Many factors can contribute to the abuse dilemma nationwide: The child protective services system is plagued with worker shortages and a serious overload of cases. Budgets are tight, and nearly 40 percent of the 3 million child abuse and neglect complaints made annually to child protective services hotlines are "screened out" and never investigated.

Also, insufficient training for those who answer child abuse hotlines leads to reports being misclassified, sometimes with deadly consequences; a lack of a comprehensive national child welfare database allows some abusers to avoid detection by moving to different states; and a policy that promotes keeping families intact can play a major role in the number of deaths. [emphasis added]
Because no single, complete set of data exists for the deaths of children who already were being overseen by child welfare caseworkers, the information compiled over the course of AP's eight-month investigation represents the most comprehensive statistics publicly available. The data collection system on child deaths is so flawed that no one can even say with accuracy how many children overall die from abuse or neglect every year. The federal government estimates an average of about 1,650 deaths annually in recent years; many believe the actual number is twice as high.

"We all agree that we cannot solve a problem this complex until we agree it exists," said David Sanders, chairman of the federal Commission to Eliminate Child Abuse and Neglect Fatalities, whose members are traveling the country studying child deaths under a congressional mandate.
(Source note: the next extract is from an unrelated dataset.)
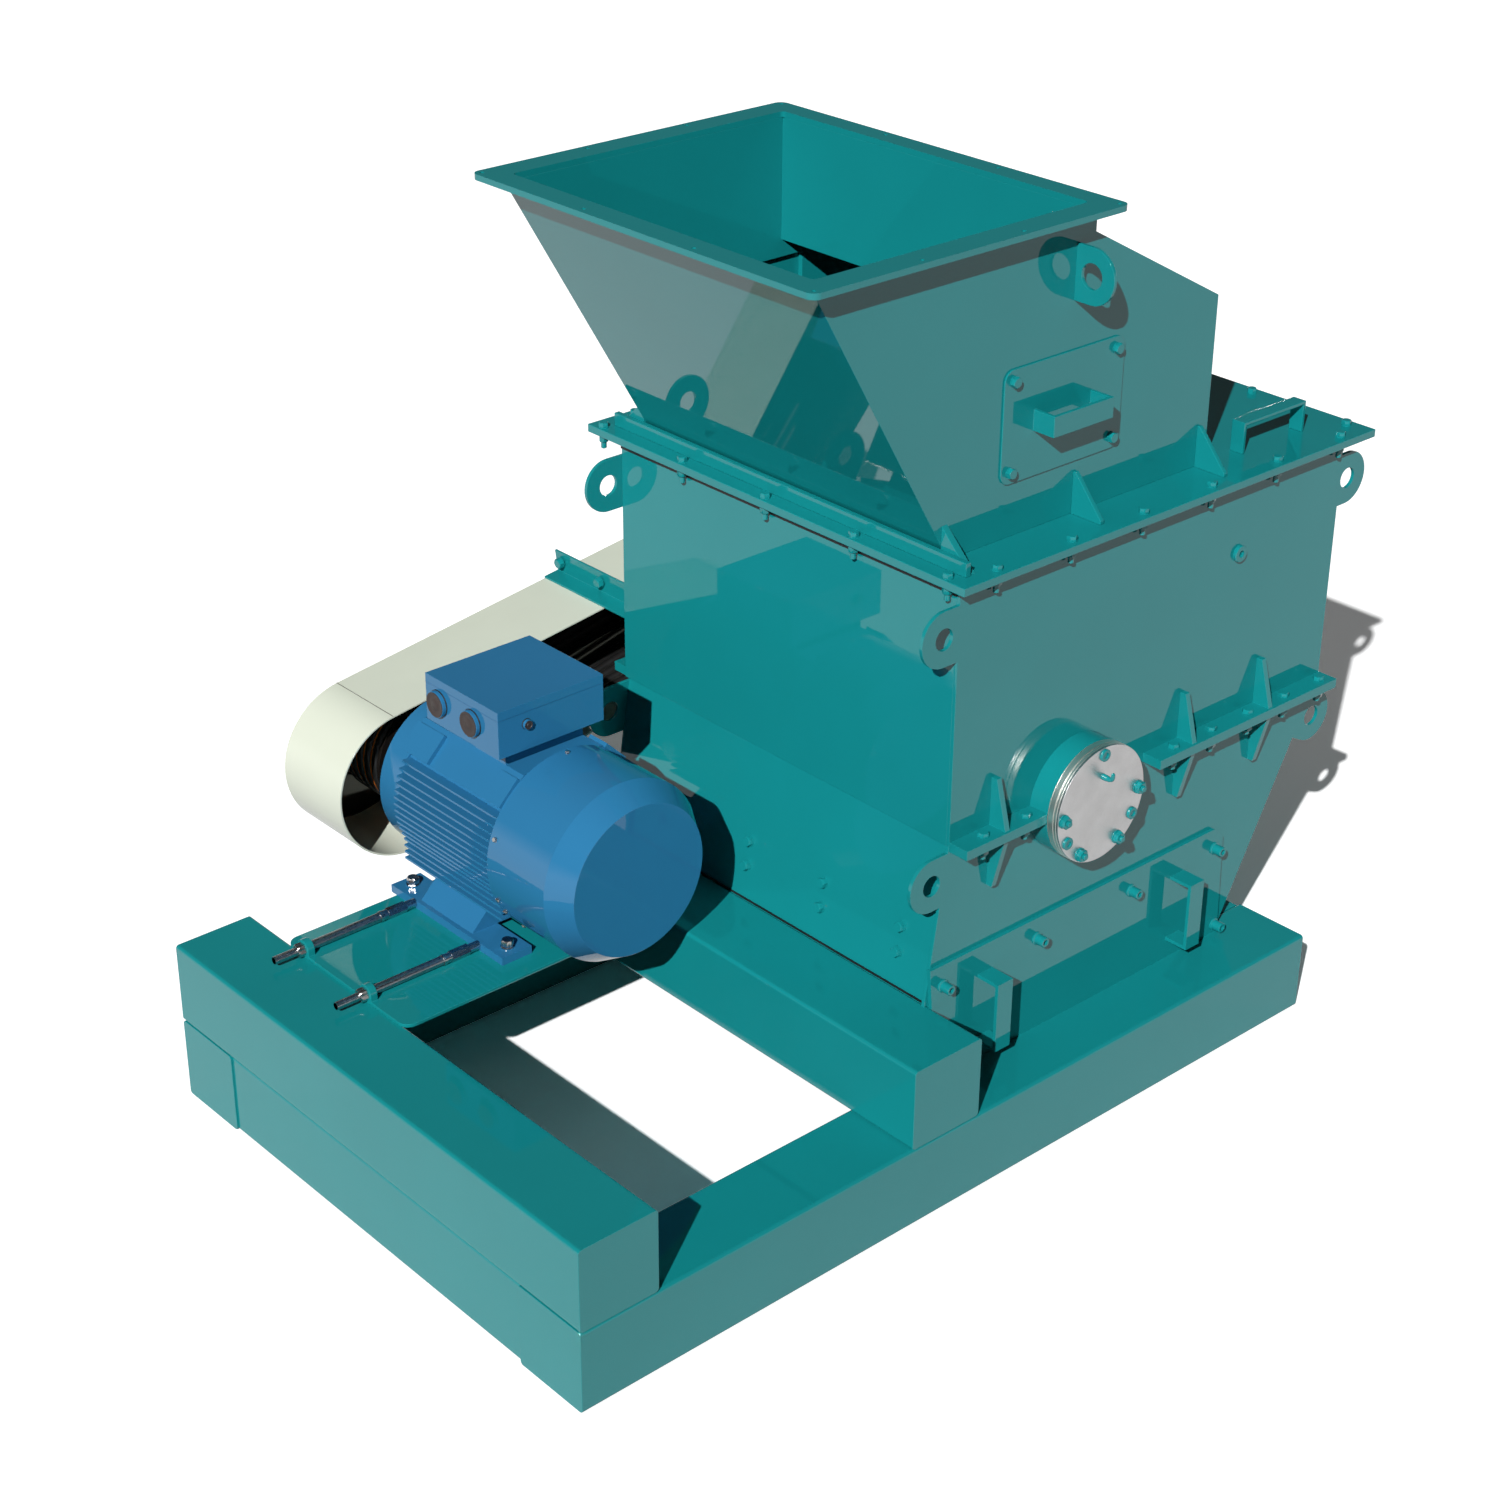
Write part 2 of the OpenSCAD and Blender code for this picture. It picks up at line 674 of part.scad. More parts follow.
// An upper side plate with its two lugs; the shaft's half hole is in its bottom edge
module upper_side(y, front_x) translate([0, y + side_t, 0]) rotate([90, 0, 0])
    linear_extrude(side_t) difference() {
        union() {
            translate([front_x, split_z]) square([body_end - front_x, lid_under - split_z]);
            lug_outline(front_lug_x, upper_lug_z, 0, front_x + lug_neck - front_lug_x);
            lug_outline(rear_lug_x, upper_lug_z, 180, rear_lug_x + lug_neck - body_end);
        }
        translate([front_lug_x, upper_lug_z]) circle(lug_hole_r);
        translate([rear_lug_x, upper_lug_z]) circle(lug_hole_r);
        translate([rotor_x, split_z]) circle(shaft_hole_r);
    }

module near_upper_side() color(teal) place() upper_side(near_out, body_x);

module far_upper_side() color(teal) place() upper_side(far_in, far_side_x);

// The lower front wall leans like the side plates' edges and ends between the beams
module lower_front_wall() color(teal) place() {
    top = body_x + front_inset;
    foot = middle_beam_end + 1;
    xz_plate([
        [top, split_z], [foot, beam_top], [foot, tube], [foot + wall_t, tube],
        [foot + wall_t, beam_top], [top + wall_t, split_z]], near_in, inner_wid);
}

module lower_rear_wall() color(teal) place() xz_plate([
    [body_end - 10, split_z], [rear_foot_x - 10, tube],
    [rear_foot_x - 10 - wall_t, tube], [body_end - 10 - wall_t, split_z]], near_in, inner_wid);

module upper_front_wall() color(teal) place() {
    translate([body_x, near_in, split_z]) cube([wall_t, inner_wid, lid_under - split_z]);
}

module upper_rear_wall() color(teal) place()
    translate([body_end - wall_t, near_in, split_z]) cube([wall_t, inner_wid, lid_under - split_z]);

// Two flange strips bolted face to face at the split, with gussets over and under them
module flange_pair(x, x_end, y_wall, side, gussets) {
    y = side < 0 ? y_wall - flange_wid : y_wall;
    translate([x, y, split_z - flange_t]) cube([x_end - x, flange_wid, 2 * flange_t]);
    tip = y_wall + side * (flange_wid - gusset_tip);
    top = y_wall + side * gusset_top;
    for (gx = gussets, up = [-1, 1]) {
        far = split_z + up * (flange_t + gusset_h[up < 0 ? 0 : 1]);
        yz_plate([
            [y_wall, split_z + up * flange_t], [tip, split_z + up * flange_t], [top, far],
            [y_wall, far]], gx, gusset_t);
    }
}

// The flanges before and behind a bearing, cut back where they meet it
module side_flanges(front_x, y_wall, side) difference() {
    union() {
        flange_pair(front_x, front_flange_end, y_wall, side, front_gussets);
        flange_pair(rear_flange_start, body_end, y_wall, side, rear_gussets);
    }
    translate([0, y_wall, 0]) mirror([0, side < 0 ? 1 : 0, 0])
        y_cyl(rotor_x, -cut, split_z, bearing_r + fit, flange_wid + 2 * cut);
}

module near_flange() color(teal) place() side_flanges(body_x, near_out, -1);

module far_flange() color(teal) place() side_flanges(far_side_x, far_out, 1);

// The bearing housing: a polished drum on the side plate with two narrow grooves round it
module bearing() {
    low = bearing_r - bearing_groove[1];
    rotate([-90, 0, 0]) rotate_extrude() polygon(concat(
        [[shaft_r + fit, 0], [bearing_r, 0]],
        [for (at = bearing_groove_at, p = [
            [bearing_r, 0], [low, 0], [low, bearing_groove[0]], [bearing_r, bearing_groove[0]]])
            [p[0], p[1] + at]],
        [[bearing_r, bearing_reach], [shaft_r + fit, bearing_reach]]));
}

module near_bearing() color(steel) place()
    translate([rotor_x, near_out, split_z]) mirror([0, 1, 0]) bearing();

module near_bearing_cover() color(steel) place()
    y_cyl(rotor_x, near_out - bearing_reach - cover_t, split_z, cover_r, cover_t);

module far_bearing() color(steel) place()
    translate([rotor_x, far_out, split_z]) bearing();

// The stepped shaft, from inside the near bearing to the far face of its pulley
module rotor_shaft() color(steel) place() {
    start = near_out - bearing_reach + 6;
    y_turned(rotor_x, start, split_z, [
        [0, 0], [shaft_r, 0], [shaft_r, near_in + neck_run - start],
        [shaft_mid_r, near_in + neck_run - start], [shaft_mid_r, far_in - neck_run - start],
        [shaft_r, far_in - neck_run - start],
        [shaft_r, pulley_y + pulley_wid + shaft_past - start],
        [0, pulley_y + pulley_wid + shaft_past - start]]);
}

// Places of the hammer pins round the shaft
function pin_at(k) = let (a = first_pin + k * 360 / hammer_rows)
    [rotor_x + hammer_pin_circle * cos(a), split_z + hammer_pin_circle * sin(a)];

module rotor_discs() color(dark) place()
    for (i = [0 : disc_count - 1])
        difference() {
            y_cyl(rotor_x, disc_first_y + i * disc_pitch, split_z, disc_r, disc_t);
            y_cyl(rotor_x, disc_first_y + i * disc_pitch - cut, split_z, shaft_mid_r + fit,
                disc_t + 2 * cut);
            for (k = [0 : hammer_rows - 1])
                y_cyl(pin_at(k)[0], disc_first_y + i * disc_pitch - cut, pin_at(k)[1],
                    hammer_pin_r + fit, disc_t + 2 * cut);
        }

module hammer_pins() color(steel) place()
    for (k = [0 : hammer_rows - 1])
        y_cyl(pin_at(k)[0], disc_first_y - pin_past, pin_at(k)[1], hammer_pin_r,
            (disc_count - 1) * disc_pitch + disc_t + 2 * pin_past);

// One hammer on its pin, pointing straight out from the shaft
module hammer(k, y) {
    a = first_pin + k * 360 / hammer_rows;
    translate([pin_at(k)[0], y + hammer_t, pin_at(k)[1]]) rotate([90, 0, 0]) rotate([0, 0, a])
        linear_extrude(hammer_t) difference() {
            union() {
                circle(hammer_w / 2);
                translate([0, -hammer_w / 2])
                    square([sqrt(hammer_tip_r * hammer_tip_r - hammer_w * hammer_w / 4)
                        - hammer_pin_circle, hammer_w]);
            }
            circle(hammer_pin_r + fit);
        }
}

module hammers() color(dark) place()
    for (i = [0 : disc_count - 2], k = [0 : hammer_rows - 1])
        hammer(k, disc_first_y + disc_t + i * disc_pitch + (disc_pitch - disc_t - hammer_t) / 2);

// A bolted hatch over the foot of a side plate, with two bail handles
module hatch(y_wall, side) {
    y = side < 0 ? y_wall - hatch_t : y_wall;
    toe = beam_top + 2 * hatch_gap;
    translate([0, y + hatch_t, 0]) rotate([90, 0, 0]) linear_extrude(hatch_t) polygon([
        [front_foot_x + 18, toe], [front_foot_x + 6, hatch_top], [hatch_top_end, hatch_top],
        [hatch_corner_x, hatch_corner_z], [hatch_end, tube + hatch_up],
        [middle_beam_end + hatch_gap, tube + hatch_up], [middle_beam_end + hatch_gap, toe]]);
    for (x = hatch_bails) {
        out = side < 0 ? y - bail_reach : y + hatch_t;
        for (z = [hatch_bail_z, hatch_bail_z + bail_h - bar_section])
            translate([x, out, z]) cube([bail_w, bail_reach, bar_section]);
        translate([x, side < 0 ? out : out + bail_reach - bar_section, hatch_bail_z])
            cube([bail_w, bar_section, bail_h]);
    }
}

module near_hatch() color(teal) place() hatch(near_out, -1);

module far_hatch() color(teal) place() hatch(far_out, 1);

module lid_plate() color(teal) place() difference() {
    translate([lid_x, lid_y, lid_under]) cube([lid_end - lid_x, lid_far - lid_y, lid_t]);
    translate([hopper_x + hopper_t + mouth_gap, hopper_y + hopper_t, lid_under - cut])
        cube([hopper_len - 2 * hopper_t - mouth_gap, hopper_wid - 2 * hopper_t, lid_t + 2 * cut]);
}

module lid_bar() color(teal) place()
    translate([bar_x, bar_y, lid_z]) cube([bar_t, bar_far - bar_y, bar_h]);

// A triangular rib from a hopper wall down to the lid's edge
module rib(x, y_wall, side) yz_plate([
    [y_wall, lid_z], [y_wall + side * rib_reach, lid_z],
    [y_wall + side * rib_reach, lid_z + rib_toe], [y_wall + side * rib_flat, lid_z + rib_h],
    [y_wall, lid_z + rib_h]], x, rib_t);

module lid_gussets() color(teal) place() {
    for (x = rear_rib_x) {
        rib(x, hopper_y, -1);
        rib(x, hopper_far, 1);
    }
    for (side = [-1, 1]) {
        y_wall = side < 0 ? hopper_y : hopper_far;
        yz_plate([
            [y_wall, lid_z], [y_wall + side * rib_reach, lid_z],
            [y_wall, lid_z + front_rib_h]], bar_x + bar_t, front_rib_t);
    }
}

// A bail handle on the lid beside the hopper
module lid_handle() color(teal) place() {
    for (leg = [handle_x, handle_x + handle_len - bar_section])
        translate([leg, handle_y, lid_z]) cube([bar_section, handle_w, handle_h - bar_section]);
    translate([handle_x, handle_y, lid_z + handle_h - bar_section])
        cube([handle_len, handle_w, bar_section]);
}

// Outline of the hopper in X and Z, drawn in by some wall thicknesses and carried past its ends
function hopper_side(walls, past) = let (
    in = walls * hopper_t,
    lean = hopper_lean / (hopper_top - lid_z) * past)
    [[hopper_x + walls * lean_t + lean, lid_z - past],
     [mouth_x + walls * lean_t - lean, hopper_top + past],
     [neck_x - in, hopper_top + past], [neck_x - in, neck_z - in * chute_lap[0]],
     [hopper_end - in, chute_z - in * chute_lap[1]], [hopper_end - in, lid_z - past]];

// The walls with an opening behind each inspection door, and the plate that hangs down inside
// from the back of the mouth
module hopper_shell() color(teal) place() {
    difference() {
        xz_plate(hopper_side(0, 0), hopper_y, hopper_wid);
        xz_plate(hopper_side(1, cut), hopper_y + hopper_t, hopper_wid - 2 * hopper_t);
        translate([door_x + door_inset[0], hopper_y - cut, door_z + door_inset[1]])
            cube([door_len - 2 * door_inset[0], hopper_wid + 2 * cut, door_h - 2 * door_inset[1]]);
    }
    translate([neck_x - hopper_t, hopper_y + hopper_t - cut, lid_z + baffle_h])
        cube([hopper_t, hopper_wid - 2 * hopper_t + 2 * cut, neck_z - lid_z - baffle_h]);
}

// Places of the rim's bolt holes: the corners and the thirds of each side
function rim_holes() = let (
    run = (rim_end - rim_x) / 2 - rim_hole_inset,
    across = hopper_wid / 2 + rim_w - rim_hole_inset)
    [for (u = [-1, -1 / 3, 1 / 3, 1], v = [-1, -1 / 3, 1 / 3, 1]) if (abs(u) == 1 || abs(v) == 1)
        [(rim_x + rim_end) / 2 + u * run, hopper_y + hopper_wid / 2 + v * across]];

module hopper_rim() color(teal) place() difference() {
    translate([rim_x, hopper_y - rim_w, hopper_top])
        linear_extrude(rim_t) round_rect(rim_end - rim_x, hopper_wid + 2 * rim_w, rim_corner_r);
    translate([mouth_x + lean_t, hopper_y + hopper_t, hopper_top - cut])
        linear_extrude(rim_t + 2 * cut)
            round_rect(neck_x - hopper_t - mouth_x - lean_t, hopper_wid - 2 * hopper_t,
                mouth_corner_r);
    for (p = rim_holes())
        translate([p[0], p[1], hopper_top - cut]) cylinder(r = rim_hole_r, h = rim_t + 2 * cut);
}

// Lifting lugs that stand out of the hopper's two side walls, across the machine
module hopper_lugs() color(teal) place()
    for (side = [-1, 1]) {
        y_wall = side < 0 ? hopper_y : hopper_far;
        y = y_wall + side * lug_out;
        translate([hopper_lug_x, 0, 0]) rotate([90, 0, 90])
            linear_extrude(hopper_lug_t) difference() {
                union() {
                    translate([y, hopper_lug_z]) circle(hopper_lug_r);
                    translate([min(y_wall, y), hopper_lug_z - hopper_lug_r])
                        square([lug_out, 2 * hopper_lug_r]);
                }
                translate([y, hopper_lug_z]) circle(hopper_lug_hole_r);
                translate([side < 0 ? y_wall : y_wall - hopper_lug_r, hopper_lug_z - hopper_lug_r - 1])
                    square([hopper_lug_r, 2 * hopper_lug_r + 2]);
            }
    }

// A bolted inspection door on a side wall, with a grip bent from flat bar
module inspection_door(y_wall, side) translate([0, y_wall, 0]) mirror([0, side < 0 ? 0 : 1, 0]) {
    translate([door_x, 0, door_z]) rotate([90, 0, 0])
        linear_extrude(door_t) round_rect(door_len, door_h, door_r);
    out = -door_t - grip_reach;
    for (x = [grip_x, grip_x + grip_l - grip_t])
        translate([x, out, grip_z]) cube([grip_t, grip_reach, grip_h]);
    translate([grip_x, out, grip_z]) cube([grip_l, grip_t, grip_h]);
}

module near_door() color(teal) place() inspection_door(hopper_y, -1);

module far_door() color(teal) place() inspection_door(hopper_far, 1);

near_runner();
far_runner();
cross_members();
front_beam();
middle_beam();
motor_plate();
jack_screws();
motor_frame();
fan_cover();
drive_end_shield();
terminal_box();
motor_shaft();
drive_pulley();
drive_belts();
rotor_pulley();
belt_guard();
guard_bracket();
near_lower_side();
far_lower_side();
lower_front_wall();
lower_rear_wall();
near_upper_side();
far_upper_side();
upper_front_wall();
upper_rear_wall();
near_flange();
far_flange();
near_bearing();
near_bearing_cover();
far_bearing();
rotor_shaft();
rotor_discs();
hammer_pins();
hammers();
near_hatch();
far_hatch();
lid_plate();
lid_bar();
lid_gussets();
lid_handle();
hopper_shell();
hopper_rim();
hopper_lugs();
near_door();
far_door();
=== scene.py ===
"""Finishes the hammer crusher: its paint, steel and rubber, its fasteners, seams and seals, and the
painted shade and painted reflection on some of its parts.
"""

import logging
import math
from dataclasses import dataclass, field
from enum import Enum
from typing import Optional, Union

import bmesh
import bpy
import numpy as np
from mathutils import Euler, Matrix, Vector


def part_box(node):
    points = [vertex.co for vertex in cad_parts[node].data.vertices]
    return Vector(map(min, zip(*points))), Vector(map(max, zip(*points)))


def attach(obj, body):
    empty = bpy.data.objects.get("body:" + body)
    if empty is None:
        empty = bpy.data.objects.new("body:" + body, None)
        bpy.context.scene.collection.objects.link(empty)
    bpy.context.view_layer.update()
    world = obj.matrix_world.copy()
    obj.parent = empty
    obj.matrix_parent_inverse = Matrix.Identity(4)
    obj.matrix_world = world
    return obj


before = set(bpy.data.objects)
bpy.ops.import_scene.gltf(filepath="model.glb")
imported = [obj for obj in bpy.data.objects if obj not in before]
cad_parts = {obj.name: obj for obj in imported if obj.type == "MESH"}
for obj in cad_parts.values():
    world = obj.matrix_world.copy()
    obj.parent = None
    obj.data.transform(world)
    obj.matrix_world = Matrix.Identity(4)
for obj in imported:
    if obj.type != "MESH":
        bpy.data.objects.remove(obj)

LOG = logging.getLogger("hammer_crusher")
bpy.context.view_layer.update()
Array = np.ndarray
Material = bpy.types.Material
Colour = tuple[float, float, float]
Value = Union[float, tuple, "Wire"]
Row = Union[float, Array]


class Slot(str, Enum):
    """The record's material slots."""

    TEAL = "teal_paint"
    BLUE = "blue_paint"
    CREAM = "cream_paint"
    ORANGE = "orange_paint"
    POLISHED = "polished_steel"
    DARK = "dark_steel"
    CAST = "cast_steel"
    RUBBER = "belt_rubber"


# ---- shader maths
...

  1. When I reported my abuse to a teacher, she told the principal, who then called social services. My brother and I came home from school to find a social worker sitting on our porch. We were latch key kids and so my parents weren't home. She told me what a great job I did in telling the teacher and told me it was ok to talk about it. I was 9 years old. Immediately, feeling free of this burden I carried for over a year, I went to my friends house and told her all about it. I was so happy I could finally say something. Well, she went and told people and next thing I knew, the parents of the man who had abused me came to my house, screaming every obscenity you can think of. My parents still not home. Then other neighbors got involved and kept telling me "this isn't something to lie about" and "Do you know how much trouble he's in now because of your lie?" It was horrifying. My dad pulled up and was greeted by the neighbors, his friends. Before he had a chance to talk with me, they had told him everything. He grounded me to my room for lying and not telling him first. My mom got home and was greeted by the same people. She sat on my bed, asked for the story and said "well I don't think he'd do that." The social worker never contacted my parents and I never seen or heard from her again. My mom talked to many of my friends and babysitters and apparently, throughout the year, I had mentioned stuff about my abuse to some of them. However, it wasn't until one of my mom's friends said to her "what is wrong with you? Kids don't lie about this kind of stuff and they certainly don't have that kind of detail." She asked my mom to leave her home and told her she was ashamed of her. My mom came to me and told me she was very sorry and she believed me. My dad continued a friendship with the man. Needless to say, my mom packed my brother and I up and we moved to Utah. The man never suffered any consequences and I later learned he had done the same thing to other girls in our neighborhood. My point to this is; had that social worker known what she was doing she would have handled my situation much differently. She made a report but there was never any follow through. I got lost in the system and hung out to dry. It forever changed me. I know first hand how horrible the system is. Thank you, Brittany for sticking up for yourself and for your sisters. With you by their side, they will never slip through the cracks again!

    1. I'm so sorry that this happened to you. I think you're so brave for sharing your story. People want to naively believe that children aren't falling through the cracks when they come forward to tell about their abuse, but it happens every day. :( Hugs to you.

    2. Wow, thank you so much for sharing this. It takes a lot of courage to come forward with experiences that are so difficult, and even traumatizing, to recount. I share in your pain. It's so hard because of the fact that every adult who surrounded you didn't believe you, or minimized. I don't think people realize what that can do to a child.

    3. I hear this story all too often. It is happening people and there are people who try to silence the advocates of children who report abuse. I am so sorry for what you went through. So sorry.

  2. Thank you for sharing this information, Brittany. People would be stunned and appalled if they were aware of the level of negligence and corruption taking place within the family court system. It's such a devastating problem that needs to be addressed; children's lives literally depend on it.
    You and your sisters are in my prayers daily. You are such courageous, strong and inspiring young women. Please know that you have many people who believe in you and support you. You have truth and righteousness on your side, so please stay strong and never give up!

    "A study of 300 cases over a 10-year period in which the mother sought to protect the child from sexual abuse, found that 70% resulted in unsupervised visitation or shared custody; in 20% of the cases the mothers completely lost custody, and many of these lost all visitation rights."